I assume you are using the toolbar icon, or Ctrl+B to bold the text, i.e. direct formatting?

What happens if you use a style instead, which is the preferred method of formatting a document?

Note you can also see the structure of a Writer document by unzipping the .odt file and examining content.xml in the resulting file structure.

Villeroy · June 10, 2023, 9:39pm

Since 30+ years, using an office suite means working with styles and templates. Styles and templates let you customize thousands of details in all kinds of documents.

AndyBern · June 12, 2023, 7:27pm

The problem did not occur when I used the “emphasis” character style instead of direct formatting. There were no editing artifacts after unemphasizing the text. But this should also be the way direct formatting edits should work. If a sequence of characters are all formatted the same, they should no longer be broken up into separately formatted sub-sequences in the document file, regardless of what was needed in the past.

I do use styles when writing more formal documents. I’ve done so for years with M$O as well.

I don’t have change tracking enabled.

I was using RTF only to detect the editing artifacts. It’s easier for me to detect them by eye in RTF than XML.

LeroyG · June 13, 2023, 4:55pm

I think so. But this is not the way that it works, at least in version 7.5.3.2.

ajlittoz · June 9, 2023, 7:18am

There are two issues when you update a document.

Formatting (and your routine)
If you work as M$O Word conditioned the world, you direct format your text with the consequence that every “embellished” sequence of characters contains absolutely all attribute descriptions. Editing makes things worse because Writer (or any program) can’t know it you’re replacing, extending or creating formatting for the sequence, potentially ending with a description per character.

Improvement: learn to work with styles, and all of them! paragraph, character, page, frame and list.
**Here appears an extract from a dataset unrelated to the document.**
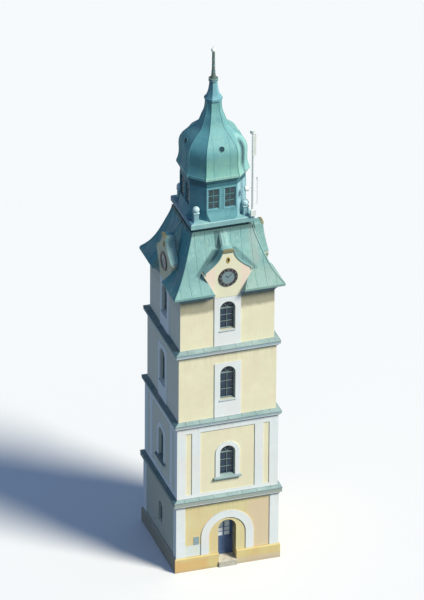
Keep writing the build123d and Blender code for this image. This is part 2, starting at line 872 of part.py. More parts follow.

Don’t use toolbar buttons nor keyboard shortcuts, unless these shortcuts point to styles. Styling only writes the style name in the document. If your text is semantically styled, i.e. style names designate the significance not the formatting, formatting changes are done by modifying styles only, achieving a dramatic saving on document size.
Change tracking
Even if you don’t enable change tracking, every edit you make in your document is tagged with an ID, contributing to progressive document size increase, even if modest per iteration. This is required to ease document comparison.

But, if you don’t need Track changes and rarely compare documents, you can disable the feature in Tools>Options, LibreOffice Writer>Comparison: untick all boxes in the “Random number …” section.

Changing your formatting routine and disabling comparison feature should solve your concern without the need for a (risky) bash script which will be necessarily contorted to act against an .odt file.

PS: exporting a document to RTF is not the ideal format to make assessments about its encoding quality. RTF is a foreign non-native format involving a conversion, hence approximations and possibly loss of information. If you really want to have access to Writer internals, save as .fodt flat XML ODF text document. It is a linearized form of .odt without binary compression.

LeroyG · June 11, 2023, 3:21pm

I tested deactivating Random number…, but Compare Documents can’t be deactivated. So, I get bold and normal styles in the content.xml subfile.

<style:style style:name="T1" …> <style:text-properties fo:font-weight="bold" …>
<style:style style:name="T2" …> <style:text-properties fo:font-weight="normal" …>

I only tested with bold (and unbold).
.
If I Select All in the test2.odt file, Copy and Paste it in a new document, the normal style is not present in the new file.

mikekaganski · June 11, 2023, 3:26pm

But deactivating this function isn’t the goal. The random number is generated not to enable it, but to enhance it.

And not generating new numbers doesn’t mean removing already generated present in the document. To get rid of them, one would need to save as ODF non-extended (once), because this number is an extension, and a non-extended format drops all extensions.

To save to a non-extended ODF, you need to configure it under Options → Load/Save → General, and for ODF format version, choose e.g. 1.3 (as opposed to the default 1.3 Extended (recommended)), then save and reload, then change the option back, to restore the usual format and avoid loosing features that can only be saved in extended format.